O que levou um professor de agronomia a pagar multa civil por ato de racismo em 2000? No primeiro dia de aula, o nobre docente proferiu as seguintes frases: “os negrinhos da favela só tinha os dentes brancos porque a água que bebiam possuía flúor”, e depois, arrematou “soja é que nem negro, uma vez que nasce, é difícil de matar”. QuandoPierre Bourdieu faz sua crítica avassaladora sobre a instituição escolar, muitos franceses torceram o nariz: como ele ousava atacar logo esta instituição? Como ousava desconstruir o mito da escola como formadora de cidadania? Não há engano, o que vemos hoje não tem relação com posturas científicas ou argumentos isentos de ideologia.
As razões apresentadas para acreditar que as ações afirmativas são “ruins” para o Brasil são pífias, não se sustentam, revelam mais da alma do que muitos dos que as atacam gostariam de revelar. É certo que não resolveremos o problema da educação no Brasil com reservas de vagas. Não devemos reservar vagas, devemos garantir acesso universal ao ensino superior. Mas não é esta bandeira dos críticos às cotas. Estão simplesmente em pânico.
Como aceitar linguagens de outro tipo? Como lidar com alunos que ouvem rap e trabalham, têm filhos e dormem pouco? E mesmo que não seja esta a realidade de boa parte dos cotistas, o simples fato da existência de diferença em sala de aula, perturba tão profundamente alguns professores! É como se alguém tivesse colocado câmeras pelos corredores. É como se tivessem de tratar como iguais aqueles á quem habitualmente dão ordens. Que segredos foram ocultados?

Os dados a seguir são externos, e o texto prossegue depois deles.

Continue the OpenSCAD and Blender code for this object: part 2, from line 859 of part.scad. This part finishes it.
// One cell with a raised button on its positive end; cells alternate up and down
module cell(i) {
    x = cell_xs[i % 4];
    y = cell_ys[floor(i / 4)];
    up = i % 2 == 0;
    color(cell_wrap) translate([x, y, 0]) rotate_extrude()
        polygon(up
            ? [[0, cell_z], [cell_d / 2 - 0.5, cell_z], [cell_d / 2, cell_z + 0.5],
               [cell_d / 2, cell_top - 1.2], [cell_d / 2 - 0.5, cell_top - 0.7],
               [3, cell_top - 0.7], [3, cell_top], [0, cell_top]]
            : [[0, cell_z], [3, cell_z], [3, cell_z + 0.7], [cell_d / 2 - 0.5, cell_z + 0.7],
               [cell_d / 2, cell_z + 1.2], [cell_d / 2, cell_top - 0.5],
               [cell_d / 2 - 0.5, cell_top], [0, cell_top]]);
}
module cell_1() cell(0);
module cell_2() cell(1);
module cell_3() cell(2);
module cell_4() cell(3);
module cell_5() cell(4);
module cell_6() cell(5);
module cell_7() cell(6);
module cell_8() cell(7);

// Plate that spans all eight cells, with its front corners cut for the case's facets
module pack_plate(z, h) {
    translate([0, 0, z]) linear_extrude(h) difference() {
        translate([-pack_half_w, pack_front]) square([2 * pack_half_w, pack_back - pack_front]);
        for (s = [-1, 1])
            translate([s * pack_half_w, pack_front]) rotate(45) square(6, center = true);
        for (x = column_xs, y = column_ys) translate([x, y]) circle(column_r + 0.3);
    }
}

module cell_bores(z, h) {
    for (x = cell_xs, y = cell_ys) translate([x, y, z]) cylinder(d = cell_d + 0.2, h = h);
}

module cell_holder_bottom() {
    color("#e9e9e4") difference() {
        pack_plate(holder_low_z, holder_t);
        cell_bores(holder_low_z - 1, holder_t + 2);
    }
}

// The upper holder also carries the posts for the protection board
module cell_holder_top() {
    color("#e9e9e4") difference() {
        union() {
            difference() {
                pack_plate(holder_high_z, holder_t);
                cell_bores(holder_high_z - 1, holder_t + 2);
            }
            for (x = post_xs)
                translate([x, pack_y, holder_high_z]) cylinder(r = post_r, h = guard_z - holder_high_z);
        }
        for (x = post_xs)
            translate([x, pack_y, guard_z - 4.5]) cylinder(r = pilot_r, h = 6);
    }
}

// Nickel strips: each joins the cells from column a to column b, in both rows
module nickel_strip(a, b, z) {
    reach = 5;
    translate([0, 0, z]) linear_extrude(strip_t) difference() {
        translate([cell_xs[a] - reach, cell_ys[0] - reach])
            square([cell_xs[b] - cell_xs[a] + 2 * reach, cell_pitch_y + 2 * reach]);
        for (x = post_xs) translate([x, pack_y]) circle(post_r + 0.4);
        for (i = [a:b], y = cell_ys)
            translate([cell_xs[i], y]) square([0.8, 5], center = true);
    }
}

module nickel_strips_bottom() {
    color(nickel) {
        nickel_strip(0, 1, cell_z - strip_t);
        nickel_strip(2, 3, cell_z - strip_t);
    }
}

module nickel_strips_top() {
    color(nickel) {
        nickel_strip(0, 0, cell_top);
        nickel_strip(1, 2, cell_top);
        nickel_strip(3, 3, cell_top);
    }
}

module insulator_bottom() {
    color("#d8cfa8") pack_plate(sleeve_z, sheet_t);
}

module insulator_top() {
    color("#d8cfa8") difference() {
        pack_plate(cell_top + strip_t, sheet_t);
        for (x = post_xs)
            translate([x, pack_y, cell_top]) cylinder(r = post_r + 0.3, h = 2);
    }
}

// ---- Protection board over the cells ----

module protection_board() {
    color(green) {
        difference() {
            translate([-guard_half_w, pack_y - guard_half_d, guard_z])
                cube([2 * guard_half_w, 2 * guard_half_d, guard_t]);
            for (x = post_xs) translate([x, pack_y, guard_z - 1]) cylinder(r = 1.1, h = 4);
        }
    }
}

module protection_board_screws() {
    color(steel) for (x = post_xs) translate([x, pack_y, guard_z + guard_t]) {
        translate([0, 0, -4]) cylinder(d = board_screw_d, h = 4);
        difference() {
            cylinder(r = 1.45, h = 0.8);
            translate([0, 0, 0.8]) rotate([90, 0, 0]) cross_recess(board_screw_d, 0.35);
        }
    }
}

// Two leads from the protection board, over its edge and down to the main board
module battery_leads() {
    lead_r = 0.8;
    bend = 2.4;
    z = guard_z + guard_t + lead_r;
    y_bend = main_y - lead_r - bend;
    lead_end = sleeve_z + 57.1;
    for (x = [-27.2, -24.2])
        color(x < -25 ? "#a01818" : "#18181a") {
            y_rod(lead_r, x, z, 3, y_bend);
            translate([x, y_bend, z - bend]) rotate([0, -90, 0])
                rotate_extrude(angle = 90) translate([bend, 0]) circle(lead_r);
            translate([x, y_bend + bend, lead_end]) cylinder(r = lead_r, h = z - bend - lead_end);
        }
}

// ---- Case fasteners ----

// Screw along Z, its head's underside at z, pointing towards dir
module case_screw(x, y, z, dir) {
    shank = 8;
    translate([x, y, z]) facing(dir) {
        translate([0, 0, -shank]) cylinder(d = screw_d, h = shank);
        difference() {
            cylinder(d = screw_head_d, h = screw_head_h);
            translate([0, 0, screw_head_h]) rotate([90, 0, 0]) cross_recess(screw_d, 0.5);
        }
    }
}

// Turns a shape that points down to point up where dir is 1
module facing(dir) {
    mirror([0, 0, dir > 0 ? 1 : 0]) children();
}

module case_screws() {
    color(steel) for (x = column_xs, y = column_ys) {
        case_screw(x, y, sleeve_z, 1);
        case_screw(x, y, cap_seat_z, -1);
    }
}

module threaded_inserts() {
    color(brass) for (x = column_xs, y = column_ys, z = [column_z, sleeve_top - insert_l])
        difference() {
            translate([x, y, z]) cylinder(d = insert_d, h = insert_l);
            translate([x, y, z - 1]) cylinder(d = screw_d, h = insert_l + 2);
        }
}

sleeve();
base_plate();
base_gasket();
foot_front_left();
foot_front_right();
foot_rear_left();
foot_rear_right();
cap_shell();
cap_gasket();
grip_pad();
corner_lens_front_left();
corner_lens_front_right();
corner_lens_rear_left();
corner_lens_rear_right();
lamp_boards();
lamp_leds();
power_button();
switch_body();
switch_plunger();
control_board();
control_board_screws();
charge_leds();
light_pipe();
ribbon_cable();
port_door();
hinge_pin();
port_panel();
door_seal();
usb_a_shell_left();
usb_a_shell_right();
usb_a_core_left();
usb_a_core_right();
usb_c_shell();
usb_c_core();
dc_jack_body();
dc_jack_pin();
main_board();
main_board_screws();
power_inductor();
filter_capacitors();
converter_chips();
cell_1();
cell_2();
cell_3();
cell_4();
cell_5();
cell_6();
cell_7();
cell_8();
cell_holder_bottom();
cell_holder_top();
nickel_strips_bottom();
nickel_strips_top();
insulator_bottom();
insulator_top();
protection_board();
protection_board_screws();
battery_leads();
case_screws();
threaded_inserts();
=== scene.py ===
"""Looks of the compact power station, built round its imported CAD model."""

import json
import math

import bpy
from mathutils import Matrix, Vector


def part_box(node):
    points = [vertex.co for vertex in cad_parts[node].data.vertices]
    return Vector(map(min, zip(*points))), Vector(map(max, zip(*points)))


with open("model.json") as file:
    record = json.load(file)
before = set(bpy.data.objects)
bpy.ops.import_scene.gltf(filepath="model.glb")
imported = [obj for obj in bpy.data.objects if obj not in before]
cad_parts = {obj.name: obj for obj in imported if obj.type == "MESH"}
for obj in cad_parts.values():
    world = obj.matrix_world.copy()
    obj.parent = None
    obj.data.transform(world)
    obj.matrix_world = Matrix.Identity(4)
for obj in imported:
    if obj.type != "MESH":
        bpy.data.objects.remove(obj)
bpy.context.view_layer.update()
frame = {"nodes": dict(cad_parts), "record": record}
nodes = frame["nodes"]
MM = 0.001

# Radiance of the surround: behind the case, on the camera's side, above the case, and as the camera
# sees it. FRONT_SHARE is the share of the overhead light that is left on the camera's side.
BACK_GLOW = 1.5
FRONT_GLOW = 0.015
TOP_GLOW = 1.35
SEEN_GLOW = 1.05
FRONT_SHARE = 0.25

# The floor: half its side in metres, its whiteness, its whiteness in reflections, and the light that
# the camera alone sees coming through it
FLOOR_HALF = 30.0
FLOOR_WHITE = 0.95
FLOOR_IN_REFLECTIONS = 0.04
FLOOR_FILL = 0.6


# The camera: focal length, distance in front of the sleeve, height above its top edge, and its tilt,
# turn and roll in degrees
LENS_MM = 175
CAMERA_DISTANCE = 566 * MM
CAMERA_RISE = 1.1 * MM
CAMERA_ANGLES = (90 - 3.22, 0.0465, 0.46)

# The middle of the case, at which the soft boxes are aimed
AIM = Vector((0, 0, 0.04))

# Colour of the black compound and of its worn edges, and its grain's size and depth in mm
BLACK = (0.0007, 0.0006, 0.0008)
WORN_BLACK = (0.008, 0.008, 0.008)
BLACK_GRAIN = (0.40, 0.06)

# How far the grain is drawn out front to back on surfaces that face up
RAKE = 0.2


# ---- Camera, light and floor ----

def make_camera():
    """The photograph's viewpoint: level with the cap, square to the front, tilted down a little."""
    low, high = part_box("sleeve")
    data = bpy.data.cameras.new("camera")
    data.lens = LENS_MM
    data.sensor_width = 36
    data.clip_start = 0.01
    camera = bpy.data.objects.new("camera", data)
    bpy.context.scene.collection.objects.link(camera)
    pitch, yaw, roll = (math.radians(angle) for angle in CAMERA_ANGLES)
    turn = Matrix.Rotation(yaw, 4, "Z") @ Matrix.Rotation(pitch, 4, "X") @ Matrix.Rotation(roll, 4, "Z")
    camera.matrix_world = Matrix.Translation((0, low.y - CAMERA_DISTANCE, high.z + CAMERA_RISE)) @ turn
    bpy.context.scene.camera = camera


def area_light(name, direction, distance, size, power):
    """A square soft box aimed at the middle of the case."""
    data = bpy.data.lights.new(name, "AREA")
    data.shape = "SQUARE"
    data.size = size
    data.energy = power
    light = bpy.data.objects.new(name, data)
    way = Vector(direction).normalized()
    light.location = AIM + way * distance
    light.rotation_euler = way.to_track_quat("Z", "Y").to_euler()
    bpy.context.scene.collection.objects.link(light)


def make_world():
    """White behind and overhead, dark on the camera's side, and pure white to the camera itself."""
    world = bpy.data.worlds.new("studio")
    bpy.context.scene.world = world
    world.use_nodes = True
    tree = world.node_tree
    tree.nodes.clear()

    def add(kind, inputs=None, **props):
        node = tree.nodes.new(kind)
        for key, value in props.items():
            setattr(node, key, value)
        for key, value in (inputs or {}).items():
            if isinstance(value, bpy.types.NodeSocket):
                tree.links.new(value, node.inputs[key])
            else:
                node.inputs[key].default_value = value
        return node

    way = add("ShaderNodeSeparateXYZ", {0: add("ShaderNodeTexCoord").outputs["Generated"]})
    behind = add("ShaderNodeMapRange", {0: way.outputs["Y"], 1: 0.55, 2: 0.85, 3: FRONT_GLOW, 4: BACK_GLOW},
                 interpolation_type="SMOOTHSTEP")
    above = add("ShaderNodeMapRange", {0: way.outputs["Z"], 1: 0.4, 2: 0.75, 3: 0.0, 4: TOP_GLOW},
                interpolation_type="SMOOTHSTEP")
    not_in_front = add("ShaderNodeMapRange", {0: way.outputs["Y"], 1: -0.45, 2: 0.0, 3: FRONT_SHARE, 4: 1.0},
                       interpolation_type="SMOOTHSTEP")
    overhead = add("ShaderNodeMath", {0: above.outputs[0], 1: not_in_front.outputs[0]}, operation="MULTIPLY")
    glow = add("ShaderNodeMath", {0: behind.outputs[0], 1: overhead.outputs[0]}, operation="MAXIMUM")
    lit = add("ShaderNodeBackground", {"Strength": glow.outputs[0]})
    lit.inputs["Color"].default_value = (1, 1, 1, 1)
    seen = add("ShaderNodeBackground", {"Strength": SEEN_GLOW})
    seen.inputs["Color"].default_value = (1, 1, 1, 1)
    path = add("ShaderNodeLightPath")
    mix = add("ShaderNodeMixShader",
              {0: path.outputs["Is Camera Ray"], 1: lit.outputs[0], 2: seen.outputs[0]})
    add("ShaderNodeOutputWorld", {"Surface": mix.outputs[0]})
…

Ah, lembrei: o profundo desprezo que nutrem por alunos que desviam de seus padrões de reprodução teórica, de sua visão de mundo. A pergunta de corredor feita pelo professor de sociologia rural ao aluno negro: mas por que, para que o mestrado? A graduação já não está de bom tamanho? O mesmo professor que bocejou durante sua defesa de tese. E que o classificou em quinto lugar em um concurso público sem critérios. Por que falar de racismo na Universidade afinal?
Como diziam os moradores de Santa Rosa, em uma cidade majoritariamente branca do sul: “o problema da criminalidade é esse pessoal que foge do Rio, esse pessoal moreno que vem para cá”. É isto, o problema da Universidade, para alguns professores, é este pessoal que foge às estatísticas, este pessoal moreno, negro, pardo, nordestino, que vem para cá, para a sala de aula.